If your idea of the ultimate circle of hell is singing along with Burl Ives on “I Know an Old Lady Who Swallowed a Fly”–if even as a child you refused to go “hee haw, hee haw”–then “A Mighty Wind” will awaken old memories. Christopher Guest’s new mockumentary is about a reunion of three groups from the 1960s folk boom, and in the film’s final concert, the audience is indeed required to imitate chickens and horses.
The premise: The beloved folk promoter Irving Steinbloom has passed away, and his son Jonathan (Bob Balaban) wants to stage a concert in his honor at Town Hall, legendary site of so many folk performances. He assembles the relentlessly upbeat New Main Street Singers, the Folksmen (Guest, Harry Shearer, Michael McKean) and–the stars of the show–the long-estranged Mitch and Mickey (Eugene Levy and Catherine O'Hara).
These acts are all uncannily close to types we vaguely remember from “Hootenanny” and other shows, if we are over 40, and “A Mighty Wind” does for aging folkies what Rob Reiner’s “This Is Spinal Tap” did for aging heavy metal fans. If you ever actually spent money on an album by the Brothers Four, you may feel you vaguely remember some of the songs.

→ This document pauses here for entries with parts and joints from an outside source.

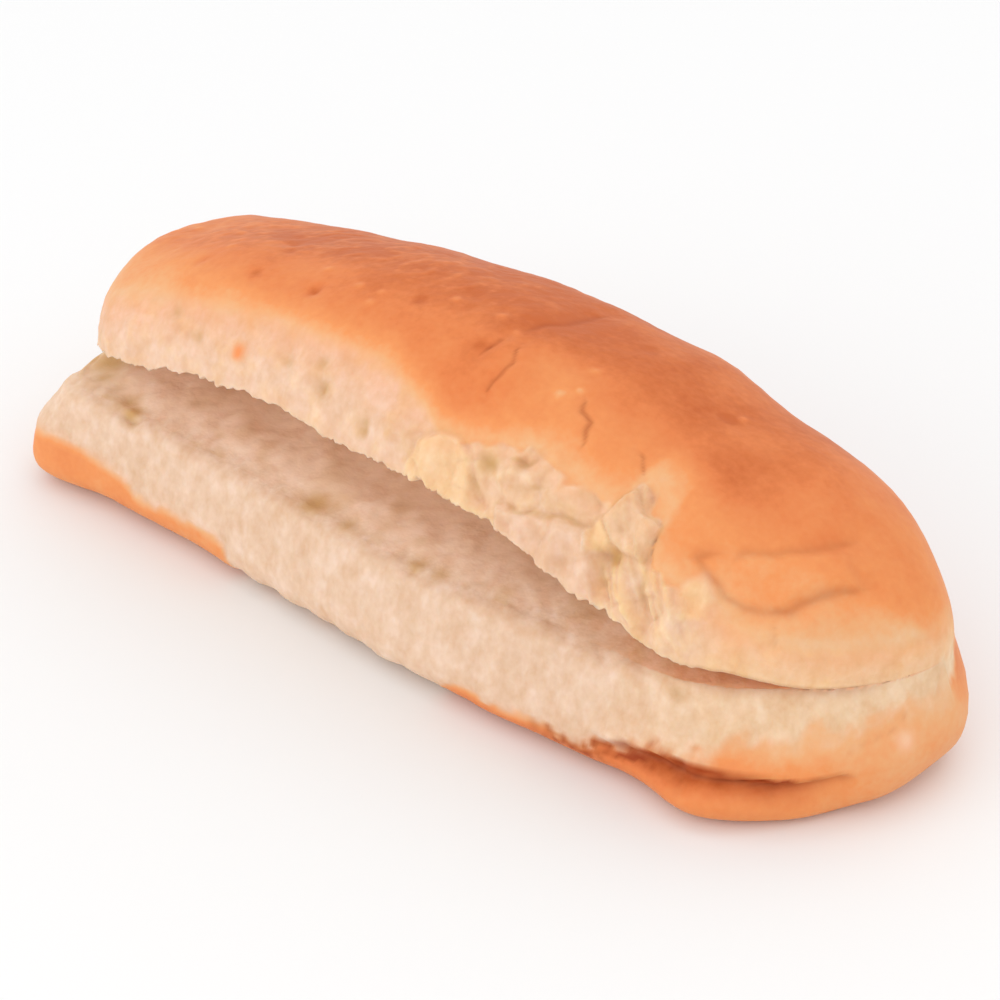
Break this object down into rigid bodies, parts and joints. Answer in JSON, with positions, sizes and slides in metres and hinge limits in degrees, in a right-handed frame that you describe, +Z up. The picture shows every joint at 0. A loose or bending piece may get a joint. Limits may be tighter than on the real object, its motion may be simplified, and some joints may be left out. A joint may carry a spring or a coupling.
{
  "type": "bread roll",
  "caption": "Soft finger roll slit along one side, its mouth ajar for a filling, resting on its flat base.",
  "frame": {"origin": "middle of the bounding box, on the table under the flat base", "axes": "+X along the roll towards the end where the slit stops short, -Y towards the mouth, +Z up"},
  "size_m": [0.1504, 0.0536, 0.0474],
  "materials": {
    "crust": "soft, faintly glossy baked crust with torn pale crumb along the slit"
  },
  "bodies": {
    "root": {"bread_roll": "crust"}
  },
  "joints": []
}
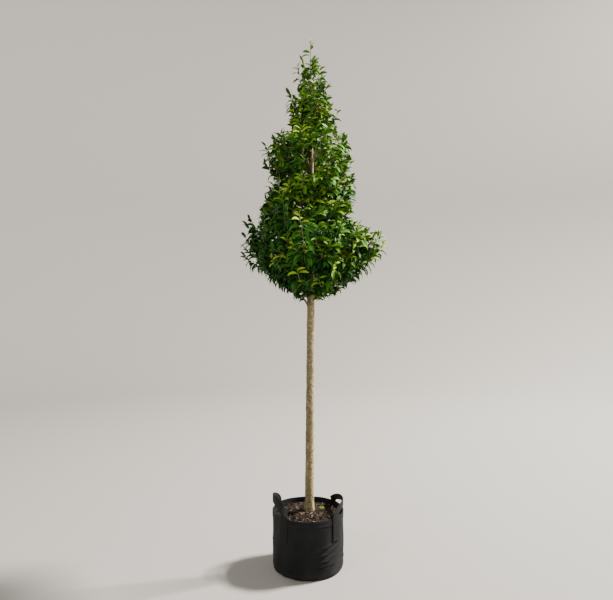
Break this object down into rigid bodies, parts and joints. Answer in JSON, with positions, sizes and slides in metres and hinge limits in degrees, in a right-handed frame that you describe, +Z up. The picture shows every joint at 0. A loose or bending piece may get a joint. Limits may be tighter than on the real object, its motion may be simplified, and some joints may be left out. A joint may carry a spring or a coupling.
{
  "type": "potted standard photinia",
  "caption": "Evergreen standard tree with a straight clear trunk, a dense spire-shaped crown of narrow glossy leaves, and a round black fabric tree bag with two strap handles.",
  "frame": {"origin": "centre of the bag's flat underside", "axes": "+Z up along the trunk; -Y towards the viewer of the front; +X to the viewer's right"},
  "size_m": [0.7611, 0.7553, 2.8335],
  "materials": {
    "bag_fabric": "matt black woven fabric, slightly dusty",
    "strap_webbing": "matt black webbing",
    "bark_mulch": "rough red-brown bark chips",
    "trunk_bark": "olive-brown bark with small pores",
    "bough_bark": "olive-brown young bark",
    "foliage": "glossy green leaves"
  },
  "bodies": {
    "root": {"bag": "bag_fabric", "handle_left": "strap_webbing", "handle_right": "strap_webbing", "soil": "bark_mulch", "trunk": "trunk_bark", "bough_lower_1": "bough_bark", "bough_lower_2": "bough_bark", "bough_lower_3": "bough_bark", "bough_lower_4": "bough_bark", "bough_lower_5": "bough_bark", "bough_lower_6": "bough_bark", "bough_middle_1": "bough_bark", "bough_middle_2": "bough_bark", "bough_middle_3": "bough_bark", "bough_middle_4": "bough_bark", "bough_middle_5": "bough_bark", "bough_upper_1": "bough_bark", "bough_upper_2": "bough_bark", "bough_upper_3": "bough_bark", "bough_upper_4": "bough_bark", "foliage_lower_1": "foliage", "foliage_lower_2": "foliage", "foliage_lower_3": "foliage", "foliage_lower_4": "foliage", "foliage_lower_5": "foliage", "foliage_lower_6": "foliage", "foliage_middle_1": "foliage", "foliage_middle_2": "foliage", "foliage_middle_3": "foliage", "foliage_middle_4": "foliage", "foliage_middle_5": "foliage", "foliage_upper_1": "foliage", "foliage_upper_2": "foliage", "foliage_upper_3": "foliage", "foliage_upper_4": "foliage", "foliage_high_1": "foliage", "foliage_high_2": "foliage", "foliage_high_3": "foliage", "foliage_high_4": "foliage", "foliage_crest_1": "foliage", "foliage_crest_2": "foliage", "foliage_crest_3": "foliage", "foliage_leading_shoot": "foliage"}
  },
  "joints": []
}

Guest follows the general outlines of the real (and wonderful) documentary “The Weavers: Wasn't That a Time!,” joining his characters in their current lives, and then leading them through apprehensions and rehearsals to their big concert. The Folksmen are the most analytical about their comeback (“It wasn’t retro then, but it’s retro now”), the New Main Street Singers the most inanely cheerful (most of the members weren’t born when the original group was formed), and Mitch and Mickey the most fraught with painful old memories (and in Mitch’s case, new emotional traumas).
Mitch and Mickey dominate the film, providing a dramatic story that takes on a life of its own. Mitch is played by Levy as a deeply neurotic man who doubts he can still sing or even remember lyrics, and who still has a broken heart because a famous onstage kiss with Mickey did not lead to lasting offstage romance. When he disappears from backstage shortly before showtime, we may be reminded of Ringo’s solo walk in “A Hard Day's Night.” Guest surrounds his talent with the usual clueless types he likes to skewer in his films. Fred Willard, hilarious as the color commentator in “Best in Show,” is back playing a promoter and onetime TV star who was famous for five minutes for the catch-phrase “Wha’ Happened?” He laughs at his own jokes to demonstrate to his silent listeners that they are funny. Ed Begley Jr. plays an obtuse public television executive named Lars, whose speech is punctuated by an impenetrable thicket of Yiddish. Balaban, as the dutiful son and impresario, frets over every detail of the performance, and is the singularly ill-at-ease emcee.
A lot of the movie consists of music, much of it written by Guest and other collaborators in the cast, and that is an enjoyment and a problem. The songs actually do capture the quality of the lesser groups of the time. They are performed in uncanny imitations of early TV musical staging. The movie demolishes any number of novelty songs with the Folksmen’s version of “Eat at Joe’s,” based on a faulty neon sign that reads, “E … A … O.” But there comes a point when the movie becomes … well, performances and not comedy. The final act of the movie mostly takes place during the televised concert, and almost against its will takes on the dynamic of a real concert and not a satirical one.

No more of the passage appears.